One of the criticisms of early studies involving endometrial biopsy is the lack of solid methodology regarding timings. Many studies guess a ‘late-luteal’ phase for biopsy or ‘mid-luteal’ phase for serum progesterone without accurately timing the LH surge leading to heterogeneous results [72, 102].

Publication bias could lead to misrepresentation of results if similar studies have found negative findings that were not published. Significant heterogeneity was observed in the definition of unexplained infertility. If population characteristics vary between studies, even significant findings may be diluted.

There is no single universally accepted definition of UI. Heterogeneity between the inclusion criteria for UI groups across the studies is a limitation of this and all work regarding UI.

It is well understood that progesterone in the luteal phase is released in a pulsatile fashion [103] and therefore the widespread clinical practice of measuring serum progesterone once is of limited value. Filicori’s work showed that in the mid-late luteal phase, plasma progesterone concentrations fluctuated within 24 h from lows of 2.3 to peaks of 40.1 ng/ml, often varying wildly within the space of just minutes [103].

The studies included vary drastically in terms of size with number of participants ranging from 14 to 377 and many of the included studies are over 20 years old.

The quality according to GRADE was low for all included studies due to their observational nature. Observational studies can be affected by selection bias which further decreases their utility.
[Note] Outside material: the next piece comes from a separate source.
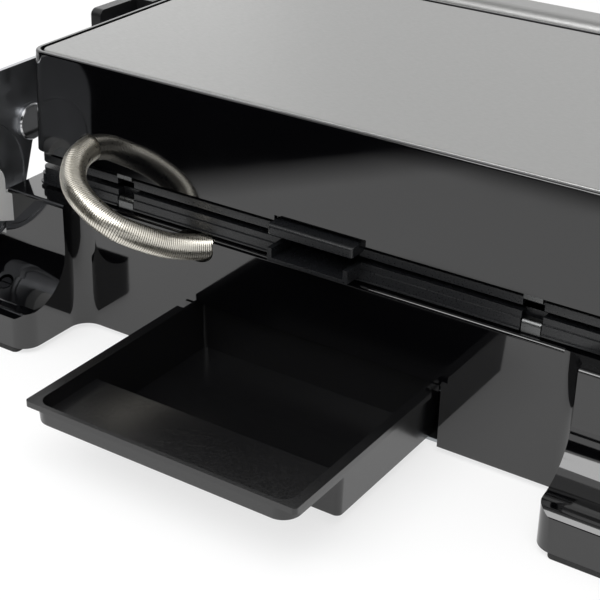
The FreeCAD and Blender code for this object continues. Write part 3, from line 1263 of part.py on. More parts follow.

Conclusions and implications

The only test routinely performed as a measure of progesterone or progestogenic action is a mid-luteal serum progesterone. When comparing the utility of serum progesterone levels and endometrial biopsy, the end-organ (endometrium) seems more important than the hormones acting on it [74]. It is likely that any altered actions of progesterone are missed in the majority of women investigated for UI without offering an endometrial biopsy for markers of progestogenic activity and Doppler studies of the pelvic vasculature.

The findings described in this review offer a strong argument for further in-depth research into the relationship between the actions of endogenous progesterone and unexplained infertility.

Priorities for research should lie with improving the understanding of patterns of progesterone secretion throughout the luteal phase and simultaneous response in the receptors and downstream receptivity markers and pelvic perfusion.

If a relationship is proven between receptor response, progesterone secretion patterns and levels and endometrial receptivity, then this could have implications for clinical practice, especially in the use of exogenous progesterone luteal support. It would be interesting to assess whether the reduction in receptivity suggested by this study remains a concern in stimulated ART cycles or whether exogenous hormones overcome any natural deficiencies.

Literature suggests that in superovulation cycles stimulated with gonadotropins, exogenous luteal support does improve success rates [104,105,106]. There is minimal literature specifically looking at the effect of luteal support for UI in natural cycles or OI/IUI. Whether increasing serum levels with exogenous progesterone could upregulate receptors and hasten receptivity response remains to be proven.